Good Luck.. But you both need to agree..... you will resent him if you dont agree.

More Answers

Hi S.,
I feel your pain :-) My husband is a pilot..he was gone all but 4 days in January and won't be home until the 25th this month and I have 3 under 4. I guess it is what it is..but more than anything I have some suggestions for making time go by. My oldest one has a little book that we write the date in and then she draws or writes an event from the day..so when he gets home she can share it with him. We also have a computer with a web cam..and he has one for his laptop so we talk to him over the computer every day. If he had a laptop, and you had wireless internet...there are a lot of places including truck hubs, airports, coffee shops, and most hotels etc that he can connect to when hes away so he has internet access and can talk to us. Also, we make an effort to spend 1 day a week with his family so that they aren't excluded since hes gone-b/c naturally we spend more time with my parents. Before my husband leaves, I have him read a few childrens books on tape (we have a tape recorder) and then when the kids miss him we put a "book on tape" on for them to listen to and they can hear his voice. And most of all get a good routine. I work but after work we have an activity, cook dinner together but when my kids were younger I would give them play do, or have them cut soft veggies with plastic knives, stir food etc, so that we are all together doing family time, eat watch 1/2 hour of TV and then talk to dad baths stories and bed. My kids go to bed around 7-7:30 and this give me time to unwind and do the things that I like to do so that even if I am lonely i feel somewhat fulfilled b/c I am doing something for myself (Iguess that's my way of being selffish) I hope that some of these ideas work for you if he continues this job and you are home by yourself. Good luck and you will get used to it. Before you know it you will have your own routines and then when he comes home he won't follow them and it will send your house into hysteria! I always laugh when my husband is home b/c bed times are crazy, quick baths turn into bubbles on the wall, hour bubble baths, dessert after bath, 20 books for bedtime..but thats what makes it special when he is home.

1 mom found this helpful

Hi..First I must reassure you that you are not alone. My husband is also a truck driver. He was doing OTR, but now he is doing a regional account which keeps him away from home all week. He gets home late on Friday night and leaves again on Sunday mornings. I am a SAHM of our 6...yes six kids. I also felt alot of the same feelings you did, being abandoned, resentment, and feeling like I was doing all the work raising HIS children. I live in Columbus, and would love to be a support person for you if you would like. If you are interested just give me a shout on here or you can email me personally at ____@____.com.

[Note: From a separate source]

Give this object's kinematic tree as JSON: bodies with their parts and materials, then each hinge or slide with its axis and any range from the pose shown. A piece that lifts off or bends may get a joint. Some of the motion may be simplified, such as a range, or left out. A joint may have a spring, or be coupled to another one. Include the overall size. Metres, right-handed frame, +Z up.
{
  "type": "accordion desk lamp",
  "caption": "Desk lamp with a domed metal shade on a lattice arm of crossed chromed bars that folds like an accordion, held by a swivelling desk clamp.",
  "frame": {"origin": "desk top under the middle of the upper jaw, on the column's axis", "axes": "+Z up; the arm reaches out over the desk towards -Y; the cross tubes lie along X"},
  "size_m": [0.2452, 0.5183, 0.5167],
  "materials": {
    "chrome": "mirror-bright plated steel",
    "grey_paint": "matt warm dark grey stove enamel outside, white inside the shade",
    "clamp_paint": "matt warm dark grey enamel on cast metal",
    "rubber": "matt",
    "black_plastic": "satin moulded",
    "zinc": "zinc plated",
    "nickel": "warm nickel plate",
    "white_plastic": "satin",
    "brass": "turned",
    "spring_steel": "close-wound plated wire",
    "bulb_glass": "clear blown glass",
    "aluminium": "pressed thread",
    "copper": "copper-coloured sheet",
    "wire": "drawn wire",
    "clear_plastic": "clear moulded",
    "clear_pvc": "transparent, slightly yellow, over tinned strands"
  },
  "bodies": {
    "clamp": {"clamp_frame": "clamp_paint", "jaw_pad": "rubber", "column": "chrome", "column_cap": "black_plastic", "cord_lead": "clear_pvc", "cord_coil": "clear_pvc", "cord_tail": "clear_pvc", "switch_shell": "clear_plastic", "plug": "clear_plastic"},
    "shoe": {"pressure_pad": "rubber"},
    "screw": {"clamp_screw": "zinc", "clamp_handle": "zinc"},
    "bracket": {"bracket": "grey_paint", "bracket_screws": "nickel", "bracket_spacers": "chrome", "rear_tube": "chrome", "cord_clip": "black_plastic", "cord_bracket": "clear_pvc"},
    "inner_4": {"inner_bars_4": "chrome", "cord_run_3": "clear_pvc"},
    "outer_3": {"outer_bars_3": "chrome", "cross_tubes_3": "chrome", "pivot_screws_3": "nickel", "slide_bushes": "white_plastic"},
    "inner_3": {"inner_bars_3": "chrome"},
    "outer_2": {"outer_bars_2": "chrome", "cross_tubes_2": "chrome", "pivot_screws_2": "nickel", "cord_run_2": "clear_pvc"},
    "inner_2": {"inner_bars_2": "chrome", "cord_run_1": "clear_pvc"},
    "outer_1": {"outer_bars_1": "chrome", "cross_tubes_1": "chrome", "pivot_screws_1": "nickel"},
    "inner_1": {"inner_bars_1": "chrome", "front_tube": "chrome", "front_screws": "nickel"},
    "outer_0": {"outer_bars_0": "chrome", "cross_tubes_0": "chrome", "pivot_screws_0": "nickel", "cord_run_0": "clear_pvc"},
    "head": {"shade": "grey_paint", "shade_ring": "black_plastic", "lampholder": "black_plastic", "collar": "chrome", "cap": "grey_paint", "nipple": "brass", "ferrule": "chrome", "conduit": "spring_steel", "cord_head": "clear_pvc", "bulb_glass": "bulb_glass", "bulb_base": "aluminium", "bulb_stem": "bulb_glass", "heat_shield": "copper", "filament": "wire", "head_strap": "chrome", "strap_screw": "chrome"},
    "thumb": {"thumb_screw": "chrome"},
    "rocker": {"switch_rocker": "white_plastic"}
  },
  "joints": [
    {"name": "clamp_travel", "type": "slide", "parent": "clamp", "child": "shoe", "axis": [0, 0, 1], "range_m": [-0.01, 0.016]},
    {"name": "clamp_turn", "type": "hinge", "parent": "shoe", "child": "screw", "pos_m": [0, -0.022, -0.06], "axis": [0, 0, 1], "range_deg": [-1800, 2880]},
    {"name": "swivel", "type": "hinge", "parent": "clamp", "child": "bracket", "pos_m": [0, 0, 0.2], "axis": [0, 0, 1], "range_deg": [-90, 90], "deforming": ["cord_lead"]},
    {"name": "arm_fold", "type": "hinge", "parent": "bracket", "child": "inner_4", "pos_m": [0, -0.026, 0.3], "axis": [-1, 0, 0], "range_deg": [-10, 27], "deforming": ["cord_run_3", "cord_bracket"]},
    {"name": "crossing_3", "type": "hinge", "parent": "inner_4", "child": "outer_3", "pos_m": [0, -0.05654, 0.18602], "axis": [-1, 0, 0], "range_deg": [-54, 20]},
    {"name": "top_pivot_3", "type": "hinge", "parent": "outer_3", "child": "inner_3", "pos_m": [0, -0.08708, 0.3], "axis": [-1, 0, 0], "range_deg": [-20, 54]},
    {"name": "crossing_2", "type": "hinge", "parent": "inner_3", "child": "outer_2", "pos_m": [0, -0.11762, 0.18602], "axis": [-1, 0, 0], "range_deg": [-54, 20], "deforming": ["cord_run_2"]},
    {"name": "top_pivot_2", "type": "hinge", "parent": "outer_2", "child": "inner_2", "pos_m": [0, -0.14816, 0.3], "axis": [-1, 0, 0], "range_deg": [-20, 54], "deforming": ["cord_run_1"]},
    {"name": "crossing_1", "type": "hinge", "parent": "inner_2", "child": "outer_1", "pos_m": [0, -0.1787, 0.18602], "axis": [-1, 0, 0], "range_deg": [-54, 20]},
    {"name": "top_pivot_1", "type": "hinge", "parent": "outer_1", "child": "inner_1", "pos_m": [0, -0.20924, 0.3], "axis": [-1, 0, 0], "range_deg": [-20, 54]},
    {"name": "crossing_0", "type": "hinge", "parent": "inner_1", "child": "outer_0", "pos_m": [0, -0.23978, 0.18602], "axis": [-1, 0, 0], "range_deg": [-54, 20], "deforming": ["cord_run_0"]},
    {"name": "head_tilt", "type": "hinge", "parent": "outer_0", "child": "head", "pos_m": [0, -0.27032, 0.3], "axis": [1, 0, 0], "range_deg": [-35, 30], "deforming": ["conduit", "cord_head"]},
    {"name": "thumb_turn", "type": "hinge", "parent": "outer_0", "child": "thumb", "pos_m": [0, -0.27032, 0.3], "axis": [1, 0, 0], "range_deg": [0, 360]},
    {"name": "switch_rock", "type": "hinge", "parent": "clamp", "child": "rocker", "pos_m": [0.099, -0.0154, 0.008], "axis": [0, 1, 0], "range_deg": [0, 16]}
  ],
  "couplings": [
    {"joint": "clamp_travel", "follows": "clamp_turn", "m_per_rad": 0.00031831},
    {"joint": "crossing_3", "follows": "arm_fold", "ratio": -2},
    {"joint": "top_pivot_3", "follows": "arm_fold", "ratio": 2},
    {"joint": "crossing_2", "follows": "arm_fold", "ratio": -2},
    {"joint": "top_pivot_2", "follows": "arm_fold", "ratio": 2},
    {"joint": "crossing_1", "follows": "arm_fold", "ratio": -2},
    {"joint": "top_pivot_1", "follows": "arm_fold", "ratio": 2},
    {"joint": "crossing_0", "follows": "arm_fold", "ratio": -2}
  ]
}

I look forward to hearing back from you, and PLEASE HANG IN THERE, IT GETS BETTER TRUST ME

You are scared and that is normal, you are looking at a major change in lifestyle. Give it time, get a new routine. You may find it is easier with him gone most of the time. Give it time, if it is that bad you and your husband can re-evaluate the decision later. He may find that he hates being away from all of you. Good Luck.

I am not in your position, but maybe can help you to look at some other views. For instance do you need this job to make the bills and such? I know there are always 2 sides to every story, but this is a little hard to handle. My husband was gone all week (home some weekends) for a little over a year. This was not his usual job. I really hated it, but knew it was temporary and we needed the income at that time. I have to say that I did adjust to the lifestyle, but it isn't the the way I would have wanted to continue to live. I am not trying to persuade you into doing anything, except talk to your hubby, with this response. I love my husband very much, but I didn't want that life for me or my children. I really understand how you feel and urge you to maybe make a compromise. One I can think of is maybe you will agree to him he can go on the road for lets say 1-2 years when your children are in school and it isn't so hard on you. Honestly though, if you both can't compromise and you aren't willing to live this way, you don't have many options. I wish you the best of luck!

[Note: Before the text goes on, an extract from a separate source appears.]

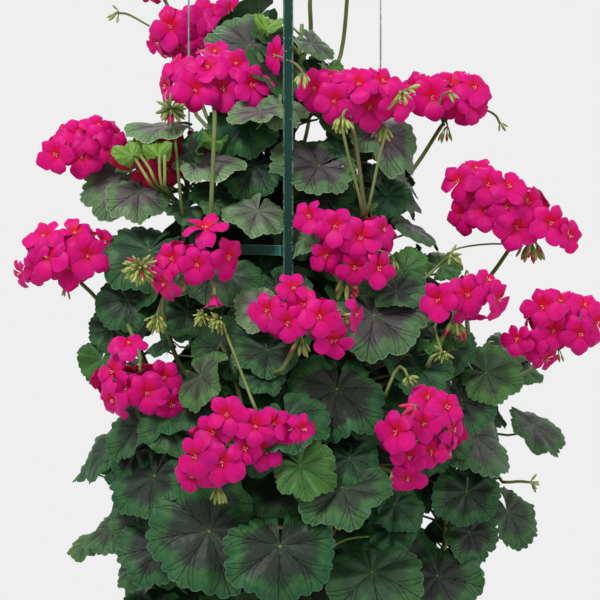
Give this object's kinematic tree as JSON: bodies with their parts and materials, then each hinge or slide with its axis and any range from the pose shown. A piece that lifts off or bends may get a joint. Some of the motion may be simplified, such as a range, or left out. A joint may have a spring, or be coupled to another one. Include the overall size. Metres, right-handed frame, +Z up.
{
  "type": "geranium hanging basket",
  "caption": "Potted geranium in flower in a hanging basket: magenta flower heads over round dark-zoned leaves, held by a green post and two wires",
  "frame": {"origin": "the inner top of the hook, where it bears on what it hangs from", "axes": "+Z up; the square post is at the front, -Y; +X is to the right seen from the front"},
  "size_m": [0.5578, 0.558, 0.8653],
  "materials": {
    "petal": "satin magenta petal",
    "leaf": "soft matt green leaf with a dark zone",
    "stem": "matt green stem",
    "soil": "damp potting soil",
    "pot_plastic": "satin dark green moulded plastic",
    "green_steel": "semi-gloss dark green paint",
    "galvanised_steel": "dull zinc"
  },
  "bodies": {
    "root": {"brace_left": "green_steel", "brace_right": "green_steel", "flower_head_back_high": "petal", "flower_head_back_left": "petal", "flower_head_back_low": "petal", "flower_head_back_right": "petal", "flower_head_crown_back_left": "petal", "flower_head_crown_left": "petal", "flower_head_crown_right": "petal", "flower_head_far_right": "petal", "flower_head_front_centre": "petal", "flower_head_front_left": "petal", "flower_head_front_right": "petal", "flower_head_low_centre": "petal", "flower_head_low_left": "petal", "flower_head_low_right": "petal", "flower_head_lower_right": "petal", "flower_head_middle_left": "petal", "flower_head_middle_right": "petal", "flower_head_top_front": "petal", "flower_head_top_right": "petal", "flower_head_upper_left": "petal", "flower_head_upper_right": "petal", "hook": "galvanised_steel", "leafy_shoot_back": "leaf", "leafy_shoot_crown_back": "leaf", "leafy_shoot_crown_front": "leaf", "leafy_shoot_front_left": "leaf", "leafy_shoot_front_right": "leaf", "leafy_shoot_middle_left": "leaf", "leafy_shoot_middle_right": "leaf", "leafy_shoot_upper_front_left": "leaf", "leafy_shoot_upper_front_right": "leaf", "leafy_shoot_upper_left": "leaf", "leafy_shoot_upper_right": "leaf", "post": "green_steel", "post_screw_lower": "galvanised_steel", "post_screw_upper": "galvanised_steel", "pot": "pot_plastic", "soil": "soil", "spreader_arm_front": "green_steel", "spreader_arm_left": "green_steel", "spreader_arm_right": "green_steel", "spreader_hub": "green_steel", "stem_back": "stem", "stem_centre": "stem", "stem_far_left": "stem", "stem_far_right": "stem", "stem_front_left": "stem", "stem_front_right": "stem", "stem_left": "stem", "stem_right": "stem", "trailing_shoot_back": "leaf", "trailing_shoot_back_left": "leaf", "trailing_shoot_back_right": "leaf", "trailing_shoot_front": "leaf", "trailing_shoot_front_left": "leaf", "trailing_shoot_front_right": "leaf", "wire_left": "galvanised_steel", "wire_right": "galvanised_steel"}
  },
  "joints": []
}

S. I think this is normal. My husband and his uncle have recently started their own buisness and starting this spring he is going to be out of town for weeks at a time. I feel thew same way. He is living his dream but I feel abandon. I am pregnant with my fourth child and dont want to go through this alone. I know it will confuse my children. There are night that is work late now and they dont understand why he is not here when they go to bed. I am not sure of any advise to give you but I can tell you that I think the way you are feeling as pretty normal. I feel the same way.

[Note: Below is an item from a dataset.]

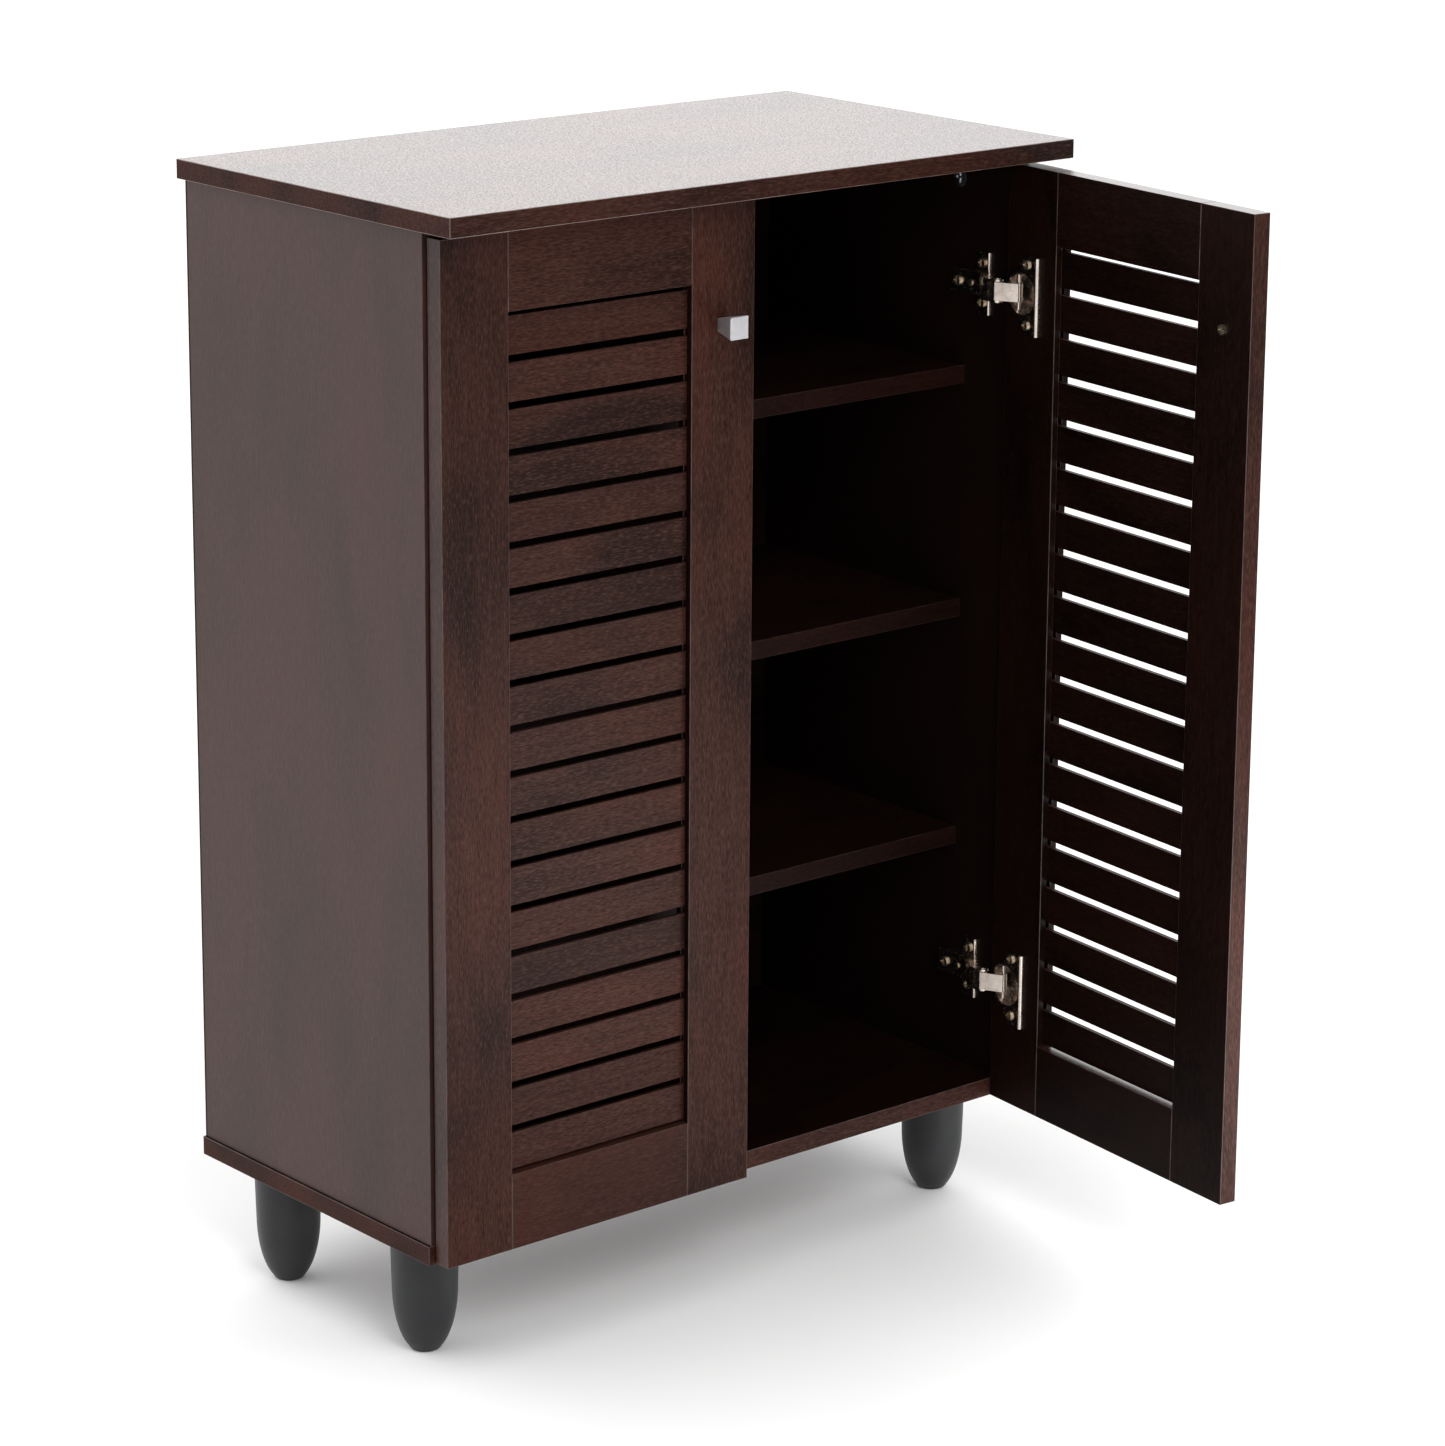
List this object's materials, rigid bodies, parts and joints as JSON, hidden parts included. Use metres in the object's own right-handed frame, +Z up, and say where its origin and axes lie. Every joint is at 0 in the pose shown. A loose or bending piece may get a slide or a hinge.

I agree with the other ladies. You should have a say in what happens. It ISN'T fair for him to leave you with two young children so he can live out his dream. There is always going to be a need for OTR drivers, so what's the harm in putting that dream off for a little while? At least until the kids are maybe school-age? If he's so close to his children, how could he even consider a job like this during their most formative years? These are the precious moments you can't get back. If you miss them, that's it. Sounds like you two have a lot of talking to do. If you can't come up with a reasonable solution together, perhaps you should have a third, uninvolved, party enter into the picture, such as a pastor or counselor. Good luck. Update us and let us know what is decided.

My father drives for ABF and he loves it but there are no little ones at home.. I am a safety director for a Trucking Company here in Dayton and my guys are always home on the weekend.. i also have local guys that work 7 a.m.-6-7 p.m. Unfortunatly if he is just starting out there is not a big choice because most companies like mine you have to have 2 years experience.

Good Luck.. But you both need to agree..... you will resent him if you dont agree.

Oh S., I know how you feel. My husband became an otr truck driver 7 years ago after 24 years of a good marriage. He loves it too. But I felt abandoned, we had a 16 year old son, and a 15 year old son and a 4 month old baby girl.
Yes, I did have help with my sons, but I also had teenager headaches galore plus an infant.
I can tell you that it does get better with some time and the pay was very good.
My husband got hurt unloading the trailer and has not worked for three years now, and I love having him home. I hope I can be strong enough when he does go back to work on the road.

MANY trucking companies have dedicated routes for their drivers and this means that they work all week away from home but they are are HOME on the weekends.

Discuss this route with your husband and tell him to look around at the companies. I know Swift Trucking does this.

He is still gone but he is home every weekend instead of gone for 3 weeks at a time. He will miss so much of his kids growing up if he is gone so much.
Oh and a note, it may be his dream but it is hard work too. And he may just be wanting to provide a better life, financially for his family. Support him but let him know your feelings too. Good luck dear one.